Lundi 8 mars, la direction générale de la santé a annoncé que les médecins ne pourraient pas commander de vaccins pendant une semaine au profit des pharmaciens. Des médecins picards dénoncent une "erreur stratégique" lourde de conséquences.
Priorité aux pharmaciens. C’est le choix pris par la direction générale de la santé dévoilé lundi 8 mars. Annulation de rendez-vous, impression de stagnation voire de recul dans le processus de vaccination, il est peu de dire que la mesure a soulevé l’incompréhension et la colère chez les médecins. La Picardie n’échappe pas à ce constat.
On nous a averti dimanche à 22h30. Encore une mesure qui sort dont ne sait où, contre-productive, qui vient anéantir le climat de confiance qu’il a fallu instaurer avec les patients à base de pédagogie et de beaucoup d’écoute pour compenser la mauvaise presse notamment du vaccin AstraZeneca.
Pour Didier George, la pilule est d’autant plus difficile à avaler qu’il était parvenu à créer "un véritable engouement" dans son cabinet aux côtés de ses deux collègues médecins généralistes. "Nous accueillons chaque samedi après-midi, qui étaient auparavant des jours de relâche, près de 60 personnes à vacciner. La liste d’attente est longue, à cause de ce retard, elle s’allonge. On ne sait pas quand on pourra relancer le processus, ni avec quelles quantités ou pour combien de personnes. Sans visibilité, on ne peut pas donner de nouveaux rendez-vous. On va perdre du temps à tout remettre en place."
"Le seul capable d’évaluer la maladie avec exactitude, c’est le médecin"
Des difficultés supplémentaires qui viennent s’ajouter à une organisation déjà difficile. Certains médecins généralistes, comme Georges Jung, à Compiègne, privilégient la vaccination dans les centres. "Je ne vaccine pas au cabinet à cause de cette pagaille. La vaccination en cabinet c’est passer une demi-journée pour trouver 10 patients dans les critères, faire en sorte de trouver une date commune pour le rappel. On les fait venir, on les vaccine et on attend vingt minutes sans rien faire en cas de malaise sachant qu’on est limité en salle d’attente à 4/5 patients. À part pour des grandes structures, c’est ingérable.

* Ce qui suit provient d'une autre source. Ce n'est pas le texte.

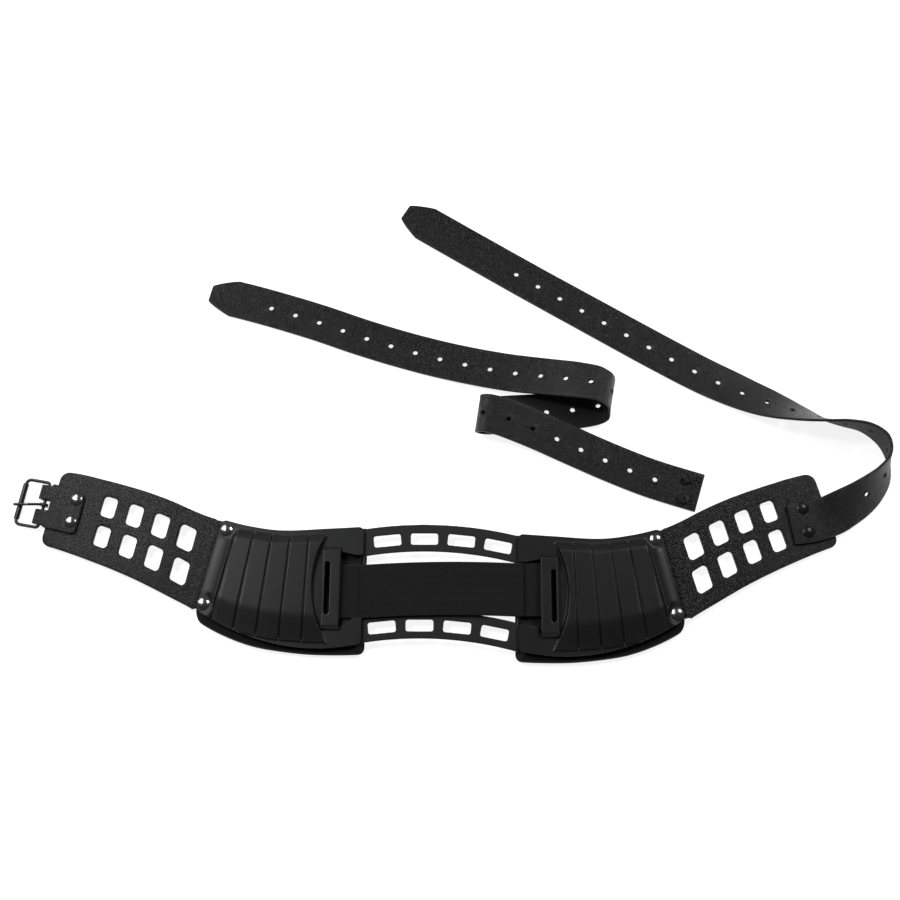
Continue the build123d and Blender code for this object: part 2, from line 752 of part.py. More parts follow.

Dans les centres de vaccination, les salles sont grandes, les patients peuvent attendre tranquillement, en sécurité, et de nôtre côté on n’est pas obligé d’attendre à se raconter nos vacances."
Si les deux hommes soutiennent le processus de vaccination de manière différente, ils sont d’accord sur un point : l’ouverture de la vaccination aux pharmaciens ne va pas améliorer la sélection des patients et rendre le procédé plus efficace. "On nous rabâche qu’il faut prioriser, mais le seul capable d’évaluer la maladie avec exactitude, c’est le médecin", débute le Compiégnois. "On peut se baser sur des listes d’attente de gens qu’on suit depuis 25 ans. Les pharmaciens n’ont pas forcément cette notion. Les choses vont se faire de manière un peu plus aléatoire au gré des rencontres et des allées et venues", abonde l'Amiénois.
Pour moi, c’est une erreur de multiplier les intervenants plutôt que des les rassembler dans des centres localisés. Ce n’est pas normal que des gens de Compiègne aillent se faire vacciner à Paris et inversement. L’idéal serait de faire comme à Compiègne, au centre à la Victoire, avec un secrétariat qui prend les rendez-vous, le pharmacien qui amène les vaccins, l’infirmière qui l’injecte et le médecin qui priorise.
"Au bout du compte, c’est le patient qui va payer"
Pour l’Amiénois, la colère est également accentuée par la communication qui a précédé cette décision. "On a fait croire que des doses non utilisées par les médecins dormaient en pharmacie pour justifier cette multiplication des acteurs. Je peux vous assurer que les pharmaciens chez qui on va et qui nous ravitaillent n’ont pas une seule dose d’avance dans leur frigo. Au bout du compte, c’est le patient qui va payer. On va perdre du temps, peut-être des semaines à tout remettre en place."
"En ouvrant la vaccination aux pharmaciens tout ce qu’on fait c’est déplacer les activités du médecin sur le pharmacien. Ça peut paraître plus pratique, mais ce n’est pas plus efficace. C’est une erreur stratégique. On finira par y arriver, mais on aurait pu faire mille fois mieux, avec moins de temps perdu", conclut Georges Jung.